Ortadoğu’da ve dünyada yeni bir düzen kurulurken, doğal olarak Türk Devleti başını dev kuşu gibi kuma gömemezdi.
Bugün için Suriye’de Türkiye’nin aktif olarak bulunmasına şiddetli karşı çıkanları bir kere de sağlıklı düşünmeye davet ediyorum.
Çünkü yer yer yüzünde ne savaşlar biter ne de zaman durur.
Günlük siyasi çıkarlar üzerinden siyaset yapanları da yadırgıyorum.
Sırf İktidarı eleştirmek üzerine kendi varlıklarını sürdüren, iktidara muhalefet yaparak siyasal ömrünü uzatan beceriksiz miras yedi kimi siyasileri de yadırgıyorum.

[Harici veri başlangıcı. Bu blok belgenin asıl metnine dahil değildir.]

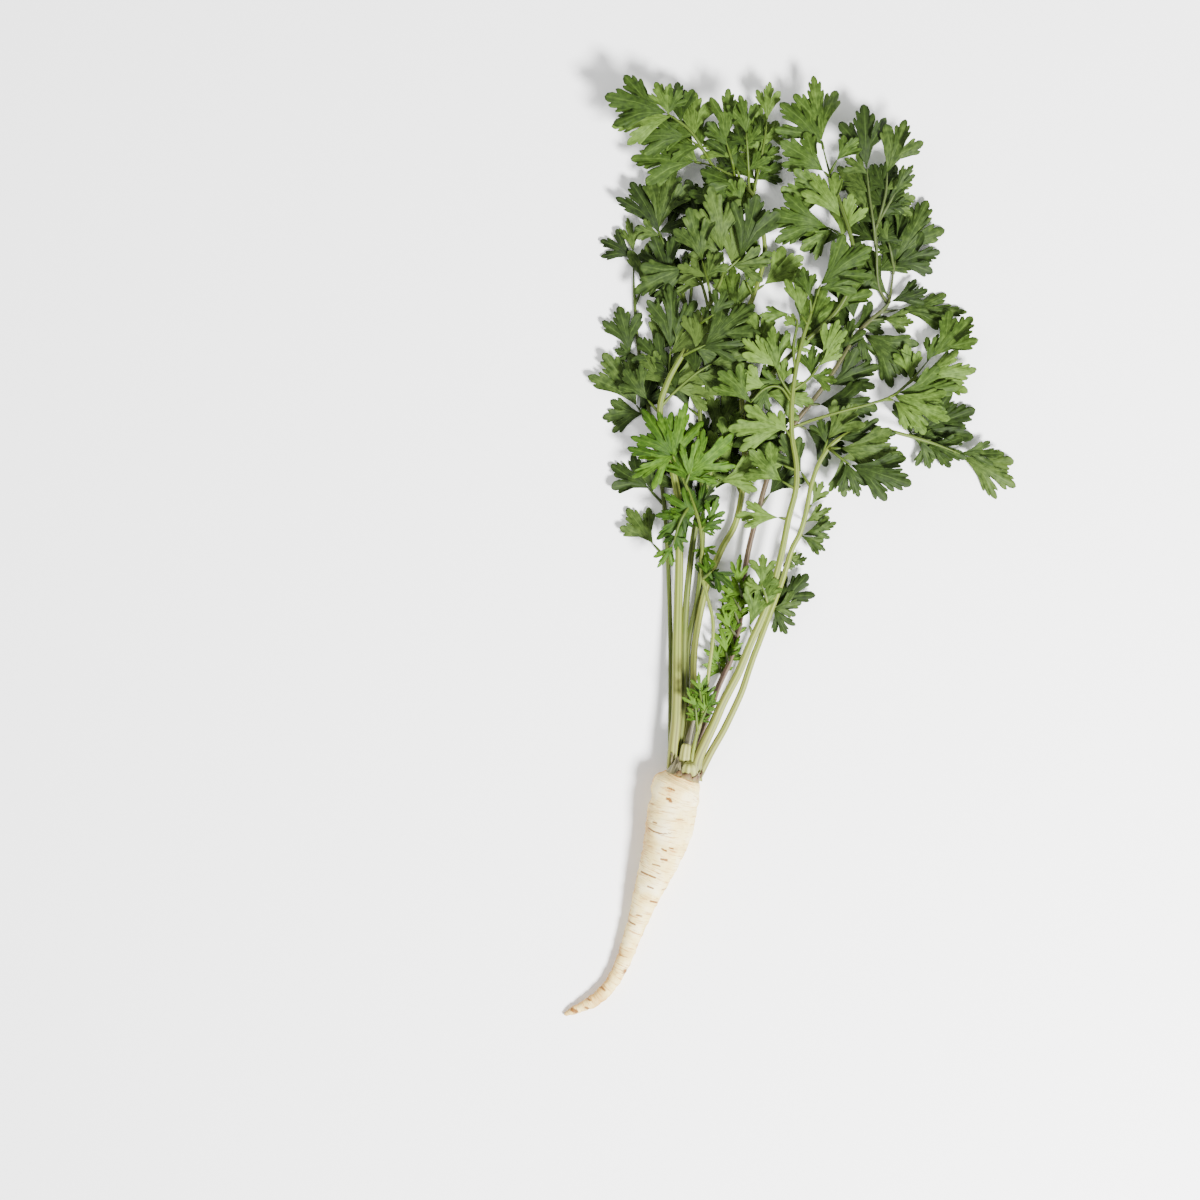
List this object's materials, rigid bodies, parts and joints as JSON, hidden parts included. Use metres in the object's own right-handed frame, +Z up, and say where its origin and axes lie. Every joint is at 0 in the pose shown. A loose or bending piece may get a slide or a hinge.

Sırça köşklerinde siyaset yaparak saltanatlarını sürdürenleri kangren dönüşen bölücü Kürtçülerle silahlı mücadeleye giren, gerek yurt içinde ve gerekse de Suriye ve Irak’ta, canını Türk Milleti, devleti ve vatan için feda eden askerlerimizin polislerimizin güvenlik korucularımızın ve adını saymadığım nice insanlarımızın genellikle dar gelirli ve yoksul halk yığınlarının çocukları olduğunu unutmamalarını diliyorum.
Türkiye, Suriye’de ya herrü ya merrü demiş, oyun kurmuş ve başarıyı elde etmek üzeredir.
Türkiye, Suriye’de amacına ulaştığında Suriye hudutlarımızı iki taraflı emniyete almış olacak ve Suriye topraklarından Türkiye’ye yönelik ABD ve AB destekli PKK terörü faaliyeti asgari düzeye indirmiş olacaktır.
Bu durum elbette ki içimizdeki PKK uzantılarının üzmektedir ve daha da üzecektir de.
Aklı başında her Türk vatandaşı, her Türk evladı şunu fark etmelidir.
Türkiye’de PKK’nın ve uzantılarının kökü kurutulduğunda ABD ve AB’den beslenen nicelerinin maskesi de düşmüş olacaktır.
Yine herkes şunun idarinde olmak şarttır.
AKP karşıtı olmak ayrıdır, devlet meseleleri ayrıdır
Ne yazık ki Türkiye’de sapla samanı birbirine karıştıran çoktur.
Aklı başında her insan ve her siyasetçinin en önemli hedefi; demokratik laik sosyal bir hukuk devleti olan Atatürk Türkiye’sine sahip çıkmak olmalıdır.
Bugün PKK, yarın FETÖ ve benzeri dün olduğu gibi bugün ve yarınlarımızda başımıza bela edilmeye çalışılacaktır.
Fikri zenginliği ve derinliği olmayan, Atatürk ilke ve devrimlerini anlamamış tiplerden, kahve muhabbeti yapan siyasetçilerden devlet ve millete hayır gelmez.
Tek çare;
Siyasi partilerde devlet adamı vasıflı siyasilerin bir adım ön çıkmasıdır.